A personal story
In this first online exhibition we showcase several artworks from the ING Collection that explore the theme of Resilience. This deals with how we live through the challenges that each era faces. As always, times are changing. But it's how we, nature and society respond to that change that matters most. Being resilient is about embracing change and moving forward.
The quests of artists to capture resilience
Over time artists have visualised a changing world. What does nature look like after a forest fire? How does society respond to a pandemic? Or closer to home, how would you adapt if moving to another country? It all has to do with being resilient.
"To be progressive is to be versatile. Nature might be the most progressive of all. Always growing towards the light and creating the best environment for itself."
Tabor Robak (1986)
Tabor Robak, also known as 'Pixelangelo', is considered to be the Michelangelo of digital art. His 15 metre-wide digital artwork Northstar simulates an infinte walk in nature. Robak has always enjoyed a nice walk in the woods and sees the natural world as the perfect antidote to the bubbling anxiety of modern life. Ironically, he decided to capture this feeling in an endless virtual experience.
Anne Geene (1983)
Anne Geene uses her photographs to investigate and understand the world around her – all with the precision of a scientist. In Modifications, Geene explores the concept of versatility. Unlike animals (and people), plants have no pre-set final form. The leaves in this picture were picked from a tree in Berlin that stands in the shade most of the day. Consequently, its leaves grow around the corner to where it's sunny.
Jeppe Hein (1974)
Through his artwork Fragmented Circle, Jeppe Hein asks us to have a good look at ourselves. But there's a twist. Just as in the rest of Hein’s work, a dialogue with not only yourself, but also your surroundings, is key to the experience of seeing. But here's the catch: the reflective surface that he provides is flawed.
Wout Berger (1941)
Ruigoord 3 is part of a series made by Wout Berger in 2003 around Ruigoord, which is an artists' commune on the edge of Amsterdam. The photos in this series by Berger show a fascination for nature that is able to survive against all odds. As Amsterdam grew, it would reclaim polluted land in the areas surrounding Ruigoord by covering it with sand. Berger was inspired by the cornflowers and dandelions that bloomed in this inhospitable environment.

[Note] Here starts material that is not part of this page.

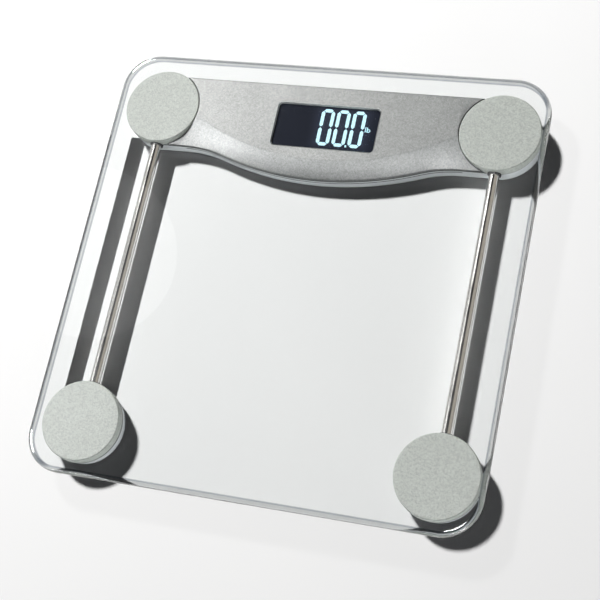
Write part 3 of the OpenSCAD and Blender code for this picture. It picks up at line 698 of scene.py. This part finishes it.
def flat_shapes(name, outlines):
    """Thin plates on the display, one for each outline."""
    points, faces = [], []
    for outline in outlines:
        n, base = len(outline), len(points)
        points += [(p.x, p.y, z) for z in (DIGIT_Z, DIGIT_Z + DIGIT_T) for p in outline]
        faces.append(tuple(base + i for i in reversed(range(n))))
        faces.append(tuple(base + n + i for i in range(n)))
        faces += [(base + i, base + (i + 1) % n, base + n + (i + 1) % n, base + n + i) for i in range(n)]
    return mesh_object(name, points, faces)


def digits():
    """Three zeros and a decimal point."""
    outlines = [outline for span in DIGIT_SPANS for outline in zero_outlines(*span)]
    outlines.append(bar_outline(POINT_X, DIGIT_LOW, POINT_W, POINT_H))
    return flat_shapes("display_digits", outlines)


def unit_mark():
    """A small lb mark: a stem, and a stem with a bowl."""
    outlines = [bar_outline(UNIT_X + k * STEM_STEP, UNIT_Y, STEM_W, UNIT_H) for k in (0, 1)]
    outlines += arc_outlines((UNIT_X + 2 * STEM_STEP, UNIT_Y + BOWL_R), BOWL_R, BOWL_INNER_R, -150, 150)
    return flat_shapes("display_unit", outlines)


for piece in (digits(), unit_mark()):
    paint(piece, "lit_segment")
    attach(piece, "scale")


# ---- Floor, light and camera --------------------------------------------------------

FLOOR_HALF = 3000
FLAG_Z = 4
# Strips that only block lamps, to deepen the shadows beside the tubes: x0, y0, x1, y1
FLAGS = {
    "flag_left": (-121.3, -97, -108.0, 87),
    "flag_far_left": (-146.4, -118, -135.1, 98),
    "flag_right": (117.5, -86, 126.0, 87),
}
# Lamps that are seen only in reflections: place in metres, size, watts, colour
CARDS = {
    "softbox": ((-0.674, 0.343, 1.043), (0.26, 0.26), 0.16, (1, 1, 1)),
    "card_slope": ((-0.86, -0.05, 0.9), (0.2, 0.2), 37, (1, 1, 1)),
    "card_top": ((0.08, -0.21, 1.18), (0.24, 0.24), 20, (1, 1, 1)),
    "card_right": ((0.95, 0.36, 0.72), (1.0, 1.3), 1.9, (1.0, 0.92, 0.82)),
    "card_left": ((-1.15, 0.36, 0.52), (0.8, 0.5), 1.0, (1, 1, 1)),
}


def sheet(name, x0, y0, x1, y1, z, material):
    """A flat sheet, with corners in millimetres."""
    mesh = bpy.data.meshes.new(name)
    corners = ((x0, y0, z), (x1, y0, z), (x1, y1, z), (x0, y1, z))
    mesh.from_pydata([Vector(c) * MM for c in corners], [], [(0, 1, 2, 3)])
    mesh.materials.append(material)
    obj = bpy.data.objects.new(name, mesh)
    scene.collection.objects.link(obj)
    return obj


def floor():
    """Pale floor that is clear from below."""
    s = Shader("floor", Roughness=0.75, Specular_IOR_Level=0.0)
    s.wear(Base_Color=s.blend(s.noise(3, 2), rgb(0.80, 0.81, 0.825), rgb(0.83, 0.84, 0.85)))
    back = s.add("ShaderNodeNewGeometry").outputs["Backfacing"]
    mix = s.add("ShaderNodeMixShader")
    s.tree.links.new(back, mix.inputs[0])
    s.tree.links.new(s.bsdf.outputs[0], mix.inputs[1])
    s.tree.links.new(s.add("ShaderNodeBsdfTransparent").outputs[0], mix.inputs[2])
    s.tree.links.new(mix.outputs[0], s.out.inputs["Surface"])
    obj = sheet("floor", -FLOOR_HALF, -FLOOR_HALF, FLOOR_HALF, FLOOR_HALF, 0, s.mat)
    obj.visible_shadow = False


def flag(name, x0, y0, x1, y1):
    obj = sheet(name, x0, y0, x1, y1, FLAG_Z, MATERIALS["frame_plastic"])
    obj.visible_camera = obj.visible_diffuse = obj.visible_glossy = obj.visible_transmission = False


def area_light(name, place, target, size, power, colour=(1, 1, 1)):
    """A lamp at a place in metres: a disc where both sizes agree, or else a rectangle."""
    data = bpy.data.lights.new(name, "AREA")
    data.shape = "DISK" if size[0] == size[1] else "RECTANGLE"
    data.size, data.size_y = size
    data.energy, data.color = power, colour
    obj = bpy.data.objects.new(name, data)
    obj.location = place
    obj.rotation_mode = "QUATERNION"
    obj.rotation_quaternion = (Vector(place) - Vector(target)).to_track_quat("Z", "Y")
    scene.collection.objects.link(obj)
    return obj


def world():
    w = bpy.data.worlds.new("studio")
    w.use_nodes = True
    background = w.node_tree.nodes["Background"]
    background.inputs["Color"].default_value = rgb(0.92, 0.95, 1.0)
    background.inputs["Strength"].default_value = 0.02
    scene.world = w


floor()
world()
for name, corners in FLAGS.items():
    flag(name, *corners)
area_light("key", (-1.36, 1.36, 1.96), (0, 0, 0.02), (0.27, 0.27), 118, (1.0, 0.985, 0.965))
area_light("front_low", (0.75, -1.25, 0.075), (0, 0, 0.01), (0.7, 0.12), 10.0)
for name, (place, size, power, colour) in CARDS.items():
    card = area_light(name, place, (0, 0, 0.02), size, power, colour)
    card.visible_diffuse = card.visible_transmission = False
under = area_light("under", (0.3, -0.7, -1.3), (0, 0, 0), (0.6, 0.6), 13)
under.visible_glossy = False

# Camera, solved from the photograph
camera_data = bpy.data.cameras.new("camera")
camera_data.sensor_width = 36.0
camera_data.lens = 84.84
camera_data.clip_start, camera_data.clip_end = 0.05, 20
camera = bpy.data.objects.new("camera", camera_data)
camera.matrix_world = Matrix(((0.94443567, -0.11395128, 0.30831213, 0.28950),
                              (0.20711591, 0.93465586, -0.28900072, -0.27605),
                              (-0.25523374, 0.33679894, 0.90632346, 0.83972),
                              (0, 0, 0, 1)))
scene.collection.objects.link(camera)
scene.camera = camera

scene.view_settings.view_transform = "Standard"
scene.view_settings.exposure = 0.0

Fernando Sánchez Castillo (1970)
With Proposal, Fernando Sánchez Castillo proposes an alternative model for the Statue of Liberty, one which is more in sync with the times. This iconic monument, which stands for freedom, depicts a different woman today than what the artist had originally conceived. Sánchez Castillo is interested in the idea of transformation and how images can rise and fall in importance in today's world where reality seems so easy to manipulate.